**DATA SHOWN:**
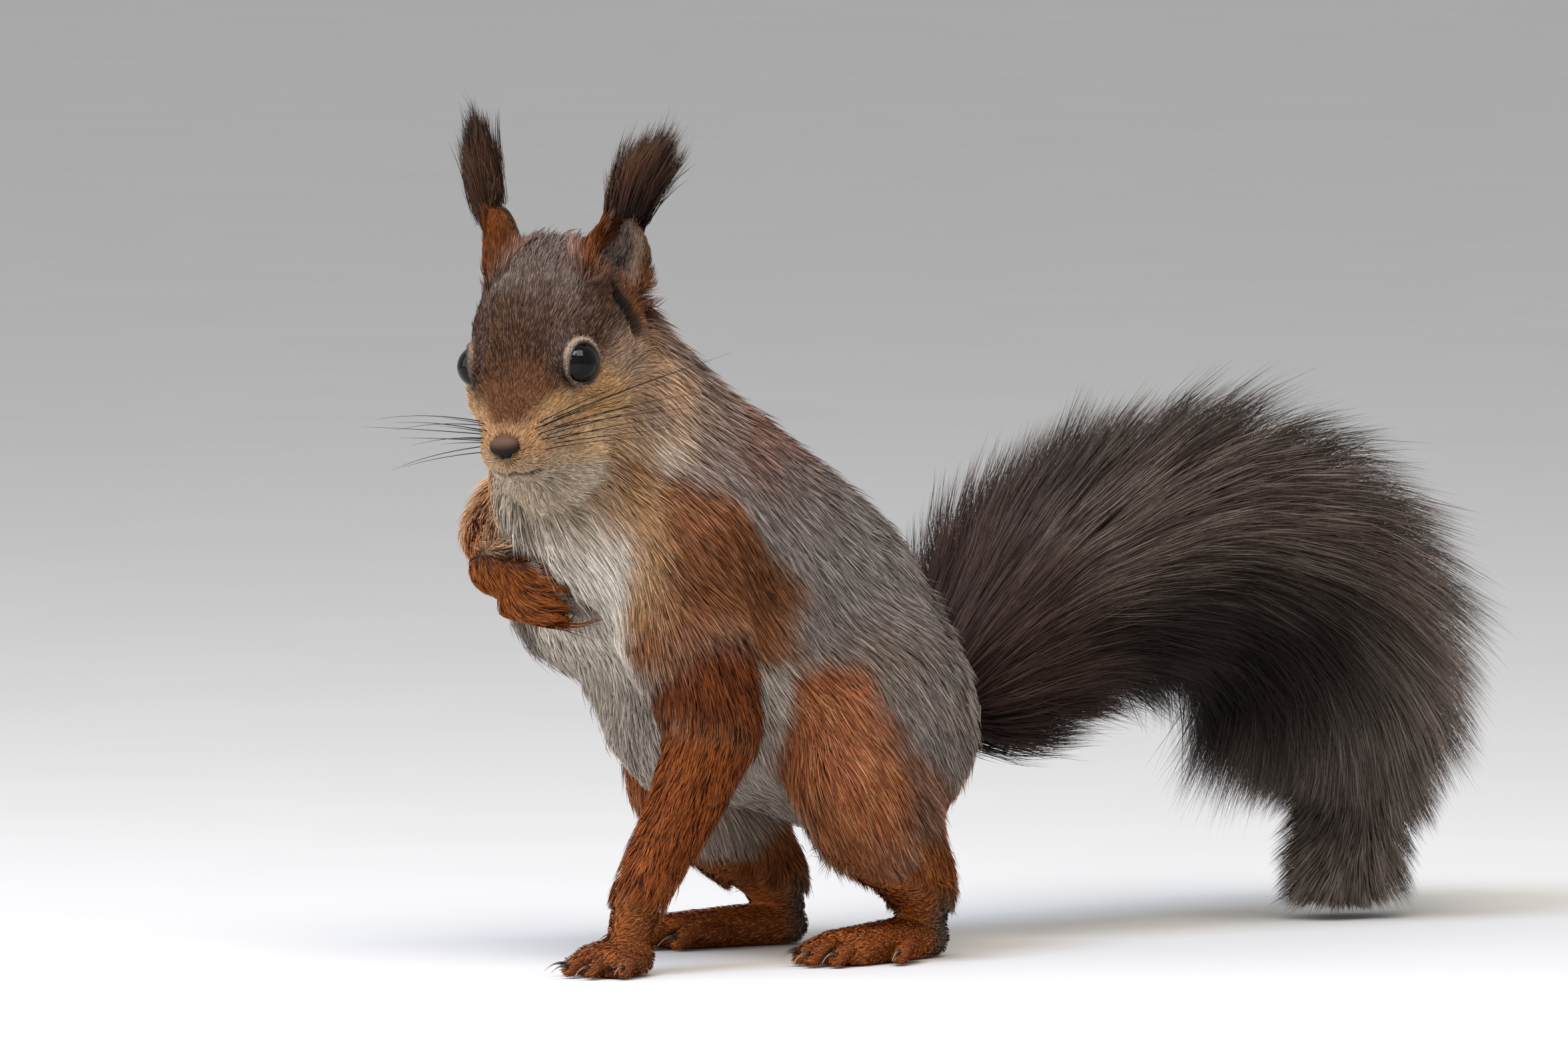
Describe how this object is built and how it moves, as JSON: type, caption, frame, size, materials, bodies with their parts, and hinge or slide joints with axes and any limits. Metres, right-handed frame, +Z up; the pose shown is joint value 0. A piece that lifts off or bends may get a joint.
--
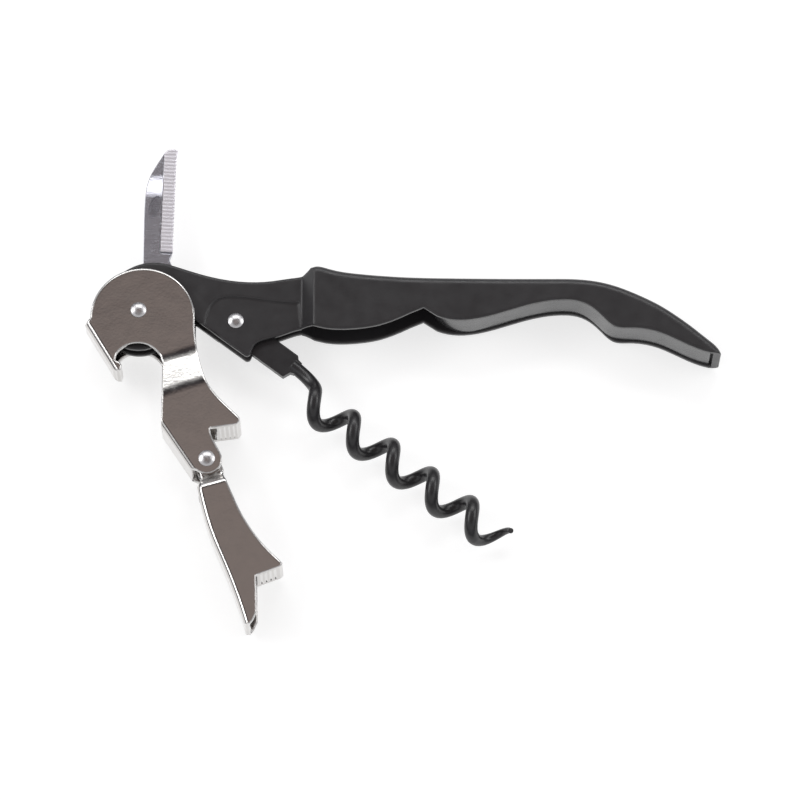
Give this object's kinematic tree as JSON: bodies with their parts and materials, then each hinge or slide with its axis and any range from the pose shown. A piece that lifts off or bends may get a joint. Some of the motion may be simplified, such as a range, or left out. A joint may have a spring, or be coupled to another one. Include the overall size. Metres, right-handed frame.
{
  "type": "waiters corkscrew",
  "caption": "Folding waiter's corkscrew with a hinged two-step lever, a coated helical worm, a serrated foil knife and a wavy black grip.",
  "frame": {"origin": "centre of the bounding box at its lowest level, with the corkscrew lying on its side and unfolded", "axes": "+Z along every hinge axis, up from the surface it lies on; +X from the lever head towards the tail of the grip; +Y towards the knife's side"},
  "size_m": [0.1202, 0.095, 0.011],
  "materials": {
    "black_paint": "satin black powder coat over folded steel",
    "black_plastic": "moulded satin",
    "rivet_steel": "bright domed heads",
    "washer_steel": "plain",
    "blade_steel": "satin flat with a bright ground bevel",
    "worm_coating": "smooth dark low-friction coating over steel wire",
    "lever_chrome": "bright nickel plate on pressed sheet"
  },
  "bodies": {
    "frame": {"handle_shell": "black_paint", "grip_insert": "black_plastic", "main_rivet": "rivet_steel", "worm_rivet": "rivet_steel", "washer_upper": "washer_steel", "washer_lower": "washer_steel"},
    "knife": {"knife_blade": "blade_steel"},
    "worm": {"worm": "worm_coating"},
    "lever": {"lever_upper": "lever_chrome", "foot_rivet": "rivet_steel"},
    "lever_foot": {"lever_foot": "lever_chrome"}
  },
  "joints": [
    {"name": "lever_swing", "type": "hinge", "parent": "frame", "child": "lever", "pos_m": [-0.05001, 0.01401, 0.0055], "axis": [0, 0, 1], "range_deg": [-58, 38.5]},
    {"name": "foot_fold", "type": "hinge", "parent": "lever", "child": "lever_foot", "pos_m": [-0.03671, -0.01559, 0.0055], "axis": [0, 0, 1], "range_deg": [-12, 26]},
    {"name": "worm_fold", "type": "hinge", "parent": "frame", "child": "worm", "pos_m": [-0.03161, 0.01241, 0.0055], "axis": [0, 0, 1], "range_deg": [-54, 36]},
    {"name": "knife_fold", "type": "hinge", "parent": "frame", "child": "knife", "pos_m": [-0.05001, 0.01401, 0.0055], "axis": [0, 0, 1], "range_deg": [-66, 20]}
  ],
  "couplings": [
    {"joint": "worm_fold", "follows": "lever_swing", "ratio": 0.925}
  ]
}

**GIVEN TASK:**
List each line of the entries that holds the string "bodies".

**SOLVED EXERCISE:**
Describe how this object is built and how it moves, as JSON: type, caption, frame, size, materials, bodies with their parts, and hinge or slide joints with axes and any limits. Metres, right-handed frame, +Z up; the pose shown is joint value 0. A piece that lifts off or bends may get a joint.
Give this object's kinematic tree as JSON: bodies with their parts and materials, then each hinge or slide with its axis and any range from the pose shown. A piece that lifts off or bends may get a joint. Some of the motion may be simplified, such as a range, or left out. A joint may have a spring, or be coupled to another one. Include the overall size. Metres, right-handed frame.
  "bodies": {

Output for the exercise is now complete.